Exercise data:
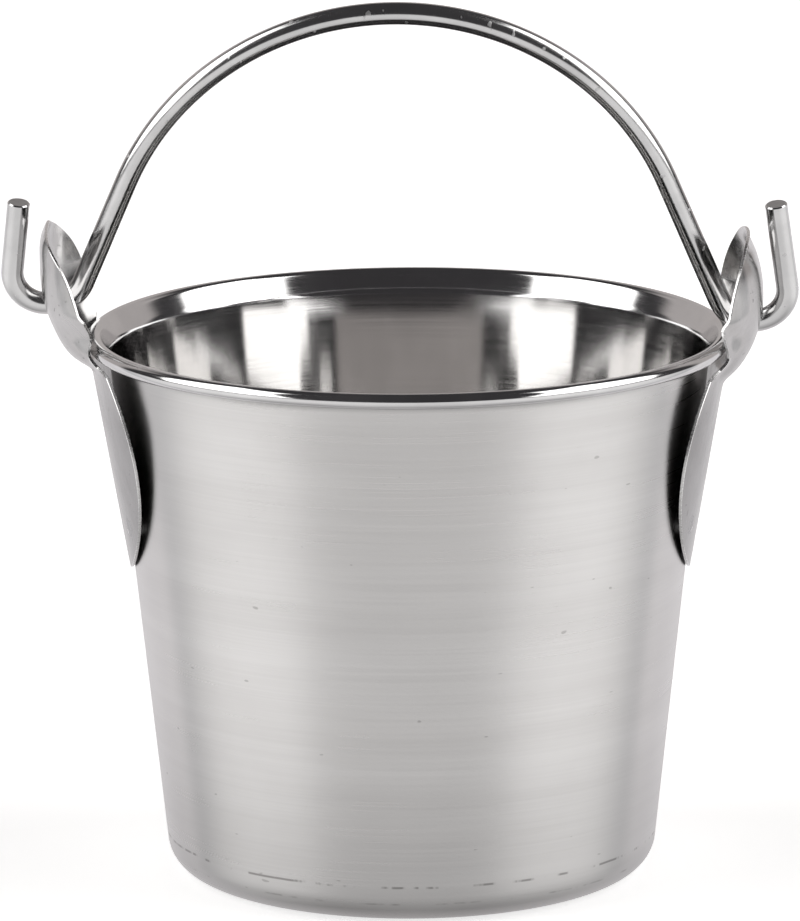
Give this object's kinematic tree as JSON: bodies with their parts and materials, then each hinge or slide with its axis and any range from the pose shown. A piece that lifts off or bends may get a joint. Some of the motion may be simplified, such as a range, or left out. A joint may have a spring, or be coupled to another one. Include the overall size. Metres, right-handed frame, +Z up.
{
  "type": "milk pail",
  "caption": "Small stainless steel milk pail with a tapered seamless body, rolled rim, pressed side ears and a swinging wire bail handle with upturned hook ends.",
  "frame": {"origin": "centre of the base, on the surface the pail stands on", "axes": "+Z up along the pail's axis, +X from the left ear to the right ear, -Y towards the front"},
  "size_m": [0.1924, 0.156, 0.2154],
  "materials": {
    "shell_steel": "satin outside, brushed bright inside",
    "ear_steel": "bright pressed sheet",
    "weld_steel": "dull spot weld",
    "bail_steel": "polished wire"
  },
  "bodies": {
    "pail": {"pail_shell": "shell_steel", "left_ear": "ear_steel", "right_ear": "ear_steel", "left_ear_lower_weld": "weld_steel", "left_ear_left_hand_weld": "weld_steel", "left_ear_right_hand_weld": "weld_steel", "right_ear_lower_weld": "weld_steel", "right_ear_left_hand_weld": "weld_steel", "right_ear_right_hand_weld": "weld_steel"},
    "bail": {"bail": "bail_steel"}
  },
  "joints": [
    {"name": "bail_swing", "type": "hinge", "parent": "pail", "child": "bail", "pos_m": [-0.0956, 0, 0.1406], "axis": [0.9996, 0, -0.0278], "range_deg": [-101, 77]}
  ]
}
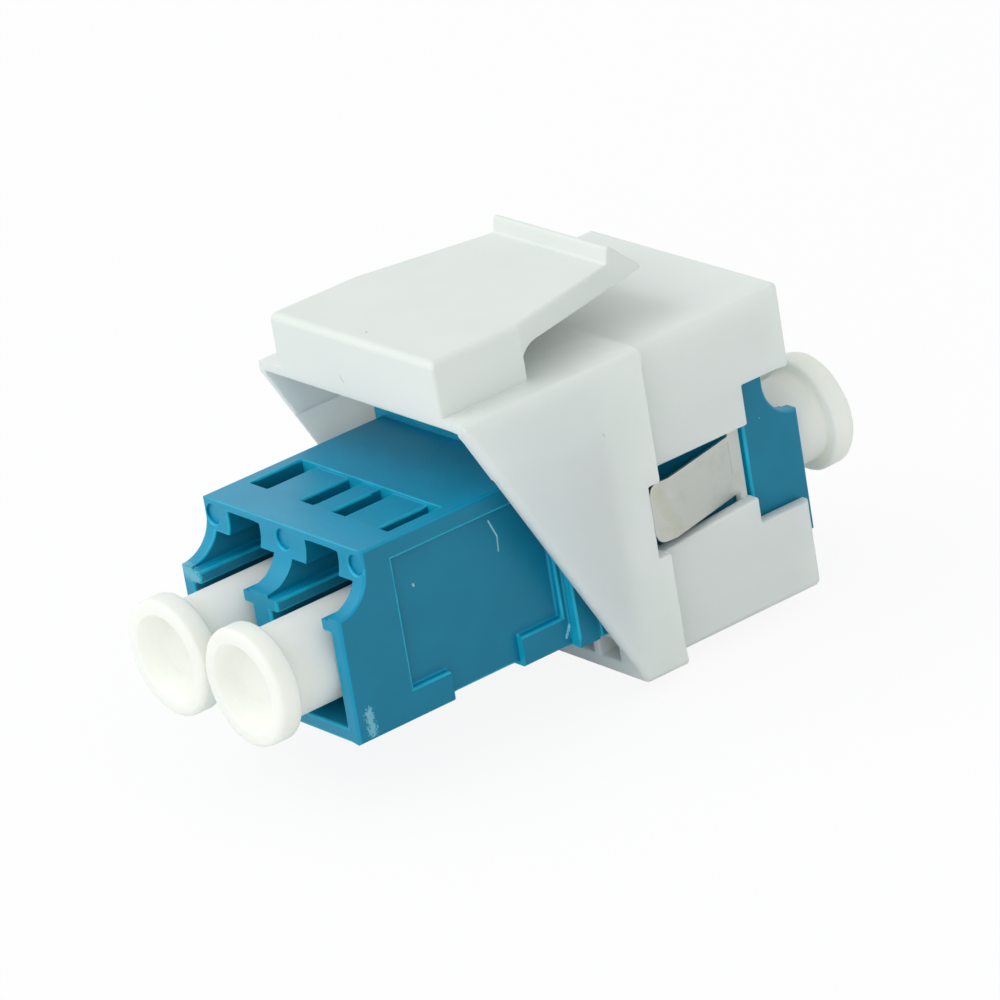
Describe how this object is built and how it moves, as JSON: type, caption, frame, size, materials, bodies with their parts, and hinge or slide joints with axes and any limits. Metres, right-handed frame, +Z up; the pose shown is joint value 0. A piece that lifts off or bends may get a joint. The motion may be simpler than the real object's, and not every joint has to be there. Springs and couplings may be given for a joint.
{
  "type": "keystone fibre adapter",
  "caption": "Duplex fibre optic adapter in a snap-in keystone carrier with a flared skirt, bending latch, folded spring clip and pull-out dust caps.",
  "frame": {"origin": "middle of the lower edge of the keystone opening, in the plane where the carrier's shoulder stops against the back of the wall plate", "axes": "+X across the two ports to the right, +Y out through the wall plate into the room, +Z up towards the snap latch"},
  "size_m": [0.0166, 0.0371, 0.0216],
  "materials": {
    "white_moulding": "fine satin",
    "blue_moulding": "satin",
    "white_cap": "soft matte",
    "zirconia": "polished ceramic",
    "spring_steel": "satin"
  },
  "bodies": {
    "adapter": {"keystone_carrier": "white_moulding", "adapter_back_half": "blue_moulding", "adapter_front_half": "blue_moulding", "sleeve_left": "zirconia", "sleeve_right": "zirconia", "spring_clip": "spring_steel"},
    "latch": {"snap_latch": "white_moulding"},
    "cap_back_left_body": {"cap_back_left": "white_cap"},
    "cap_back_right_body": {"cap_back_right": "white_cap"},
    "cap_front_left_body": {"cap_front_left": "white_cap"},
    "cap_front_right_body": {"cap_front_right": "white_cap"}
  },
  "joints": [
    {"name": "latch_flex", "type": "hinge", "parent": "adapter", "child": "latch", "pos_m": [0, -0.00555, 0.0179], "axis": [-1, 0, 0], "range_deg": [0, 10], "stiffness_Nm_per_rad": 0.8},
    {"name": "cap_back_left_pull", "type": "slide", "parent": "adapter", "child": "cap_back_left_body", "axis": [0, -1, 0], "range_m": [0, 0.02]},
    {"name": "cap_back_right_pull", "type": "slide", "parent": "adapter", "child": "cap_back_right_body", "axis": [0, -1, 0], "range_m": [0, 0.02]},
    {"name": "cap_front_left_pull", "type": "slide", "parent": "adapter", "child": "cap_front_left_body", "axis": [0, 1, 0], "range_m": [0, 0.02]},
    {"name": "cap_front_right_pull", "type": "slide", "parent": "adapter", "child": "cap_front_right_body", "axis": [0, 1, 0], "range_m": [0, 0.02]}
  ]
}
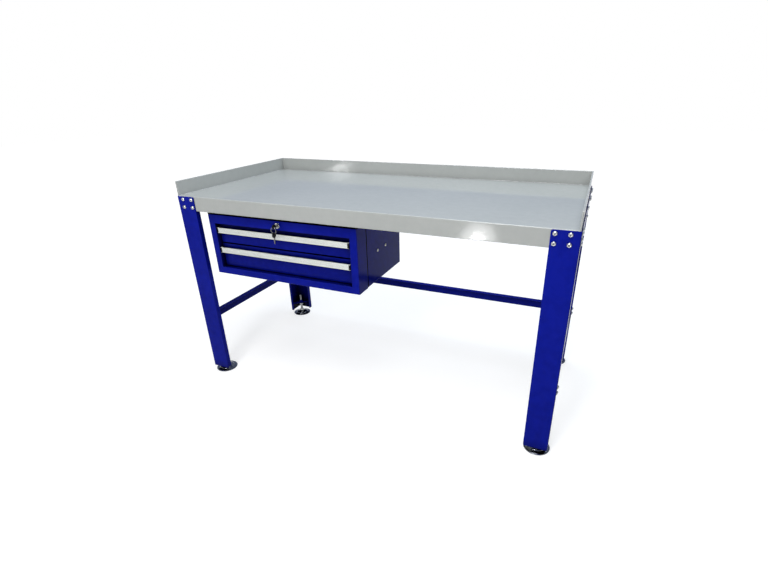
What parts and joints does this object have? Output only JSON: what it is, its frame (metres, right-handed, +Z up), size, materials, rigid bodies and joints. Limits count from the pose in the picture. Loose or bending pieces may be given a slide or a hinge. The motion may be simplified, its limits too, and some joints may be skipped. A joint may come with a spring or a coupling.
{
  "type": "workshop bench",
  "caption": "Steel workshop bench with a raised rim on three sides, folded legs on levelling feet, stretchers, and a lockable hung cabinet with slide-out drawers.",
  "frame": {"origin": "on the floor under the middle of the bench", "axes": "+X to the right along the bench, +Y from the front to the back, +Z up"},
  "size_m": [1.515, 0.721, 0.865],
  "materials": {
    "anodised_aluminium": "satin anodised extrusion with fine lengthwise grain",
    "black_plastic": "matt moulded plastic",
    "blue_paint": "smooth semi-gloss powder coat, ultramarine blue",
    "foot_chrome": "chromed pressed steel",
    "galvanised_sheet": "galvanised sheet",
    "grey_paint": "smooth semi-gloss powder coat, light grey",
    "key_plastic": "matt moulded key bow",
    "key_steel": "nickel-plated key blank",
    "lock_chrome": "bright plated",
    "slide_steel": "zinc-plated rolled steel",
    "zinc_plated_steel": "bright zinc plate"
  },
  "bodies": {
    "bench": {"cabinet_back_panel": "blue_paint", "cabinet_bolts": "zinc_plated_steel", "cabinet_carcass": "blue_paint", "cabinet_front_frame": "blue_paint", "cabinet_hangers": "blue_paint", "cabinet_nuts": "zinc_plated_steel", "end_rail_left": "blue_paint", "end_rail_right": "blue_paint", "foot_brackets": "blue_paint", "foot_lock_nuts": "zinc_plated_steel", "frame_bolts": "zinc_plated_steel", "frame_nuts": "zinc_plated_steel", "leg_front_left": "blue_paint", "leg_front_right": "blue_paint", "leg_rear_left": "blue_paint", "leg_rear_right": "blue_paint", "lock_housing": "lock_chrome", "lock_nut": "zinc_plated_steel", "lower_slide_outers": "slide_steel", "slide_carrier_left": "blue_paint", "slide_carrier_right": "blue_paint", "stiffener_channels": "grey_paint", "stretcher_left": "blue_paint", "stretcher_rear": "blue_paint", "stretcher_right": "blue_paint", "upper_slide_outers": "slide_steel", "worktop_tray": "grey_paint"},
    "upper_drawer": {"upper_drawer_box": "galvanised_sheet", "upper_drawer_front": "blue_paint", "upper_drawer_handle": "anodised_aluminium", "upper_front_screws": "zinc_plated_steel", "upper_handle_caps": "black_plastic", "upper_handle_rivets": "zinc_plated_steel", "upper_slide_inners": "slide_steel"},
    "upper_slide_middles": {"upper_slide_middles": "slide_steel"},
    "lower_drawer": {"lower_drawer_box": "galvanised_sheet", "lower_drawer_front": "blue_paint", "lower_drawer_handle": "anodised_aluminium", "lower_front_screws": "zinc_plated_steel", "lower_handle_caps": "black_plastic", "lower_handle_rivets": "zinc_plated_steel", "lower_slide_inners": "slide_steel"},
    "lower_slide_middles": {"lower_slide_middles": "slide_steel"},
    "lock": {"lock_plug": "lock_chrome", "lock_cam": "zinc_plated_steel", "cam_screw": "zinc_plated_steel"},
    "key": {"key_bow": "key_plastic", "key_blade": "key_steel"},
    "ring": {"key_ring": "lock_chrome"},
    "spare_key": {"spare_key_bow": "key_plastic", "spare_key_blade": "key_steel"},
    "foot_front_left": {"foot_pad_front_left": "foot_chrome", "foot_stem_front_left": "zinc_plated_steel"},
    "foot_front_right": {"foot_pad_front_right": "foot_chrome", "foot_stem_front_right": "zinc_plated_steel"},
    "foot_rear_left": {"foot_pad_rear_left": "foot_chrome", "foot_stem_rear_left": "zinc_plated_steel"},
    "foot_rear_right": {"foot_pad_rear_right": "foot_chrome", "foot_stem_rear_right": "zinc_plated_steel"}
  },
  "joints": [
    {"name": "upper_drawer_slide", "type": "slide", "parent": "bench", "child": "upper_drawer", "axis": [0, -1, 0], "range_m": [0, 0.3]},
    {"name": "upper_middles_slide", "type": "slide", "parent": "bench", "child": "upper_slide_middles", "axis": [0, -1, 0], "range_m": [0, 0.15]},
    {"name": "lower_drawer_slide", "type": "slide", "parent": "bench", "child": "lower_drawer", "axis": [0, -1, 0], "range_m": [0, 0.3]},
    {"name": "lower_middles_slide", "type": "slide", "parent": "bench", "child": "lower_slide_middles", "axis": [0, -1, 0], "range_m": [0, 0.15]},
    {"name": "lock_turn", "type": "hinge", "parent": "bench", "child": "lock", "pos_m": [-0.302, -0.325, 0.722], "axis": [0, 1, 0], "range_deg": [0, 90]},
    {"name": "key_withdraw", "type": "slide", "parent": "lock", "child": "key", "axis": [0, -1, 0], "range_m": [0, 0.3]},
    {"name": "ring_swing", "type": "hinge", "parent": "key", "child": "ring", "pos_m": [-0.302, -0.3487, 0.7211], "axis": [1, 0, 0], "range_deg": [-45, 8]},
    {"name": "spare_key_swing", "type": "hinge", "parent": "ring", "child": "spare_key", "pos_m": [-0.302, -0.3487, 0.6991], "axis": [1, 0, 0], "range_deg": [-25, 8]},
    {"name": "foot_front_left_screw", "type": "slide", "parent": "bench", "child": "foot_front_left", "axis": [0, 0, 1], "range_m": [-0.02, 0.008]},
    {"name": "foot_front_right_screw", "type": "slide", "parent": "bench", "child": "foot_front_right", "axis": [0, 0, 1], "range_m": [-0.02, 0.008]},
    {"name": "foot_rear_left_screw", "type": "slide", "parent": "bench", "child": "foot_rear_left", "axis": [0, 0, 1], "range_m": [-0.02, 0.008]},
    {"name": "foot_rear_right_screw", "type": "slide", "parent": "bench", "child": "foot_rear_right", "axis": [0, 0, 1], "range_m": [-0.02, 0.008]}
  ],
  "couplings": [
    {"joint": "upper_middles_slide", "follows": "upper_drawer_slide", "ratio": 0.5},
    {"joint": "lower_middles_slide", "follows": "lower_drawer_slide", "ratio": 0.5},
    {"joint": "key_withdraw", "follows": "upper_drawer_slide", "ratio": 1}
  ]
}
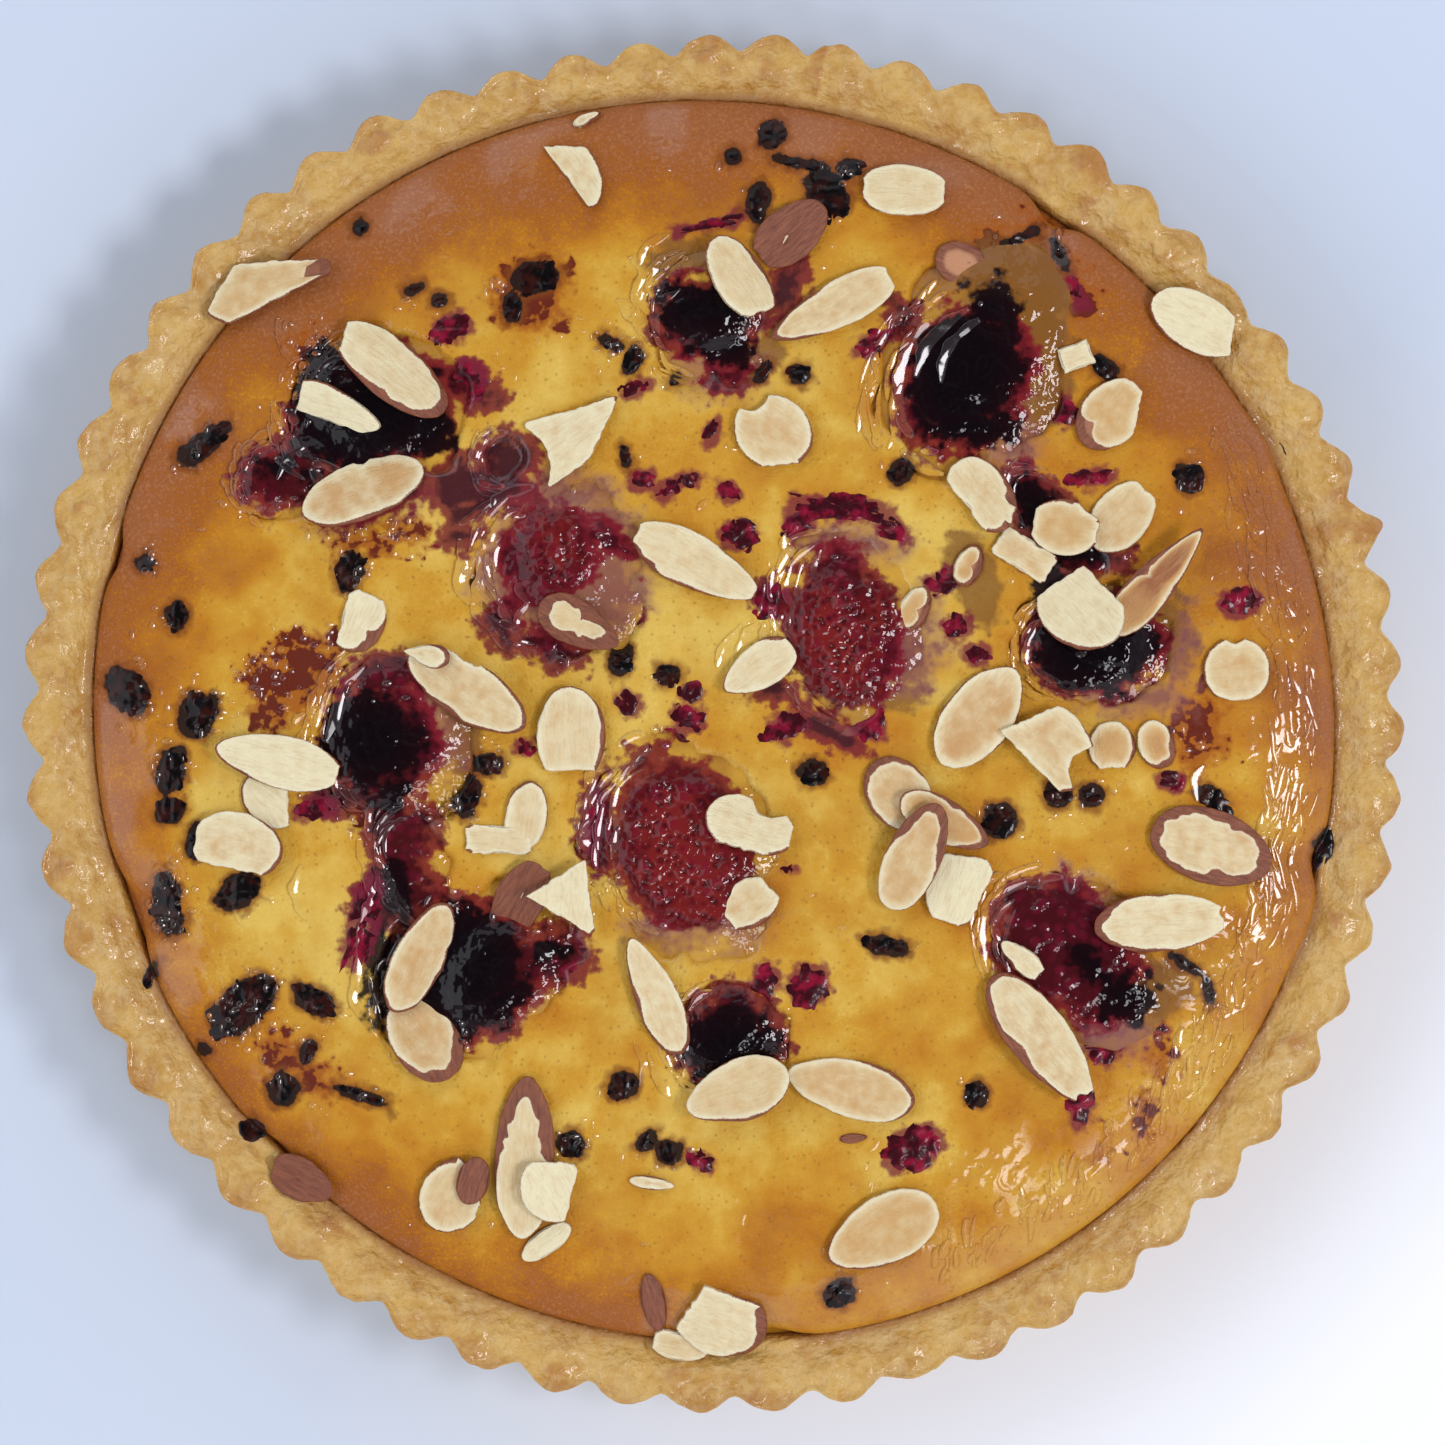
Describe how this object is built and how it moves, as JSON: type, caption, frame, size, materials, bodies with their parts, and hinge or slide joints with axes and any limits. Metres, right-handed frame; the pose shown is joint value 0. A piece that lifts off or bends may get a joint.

Stated exercise: Which lines of the material contain the string "bending"? List each of them.

Output of the exercise:
  "caption": "Duplex fibre optic adapter in a snap-in keystone carrier with a flared skirt, bending latch, folded spring clip and pull-out dust caps.",
What parts and joints does this object have? Output only JSON: what it is, its frame (metres, right-handed, +Z up), size, materials, rigid bodies and joints. Limits count from the pose in the picture. Loose or bending pieces may be given a slide or a hinge. The motion may be simplified, its limits too, and some joints may be skipped. A joint may come with a spring or a coupling.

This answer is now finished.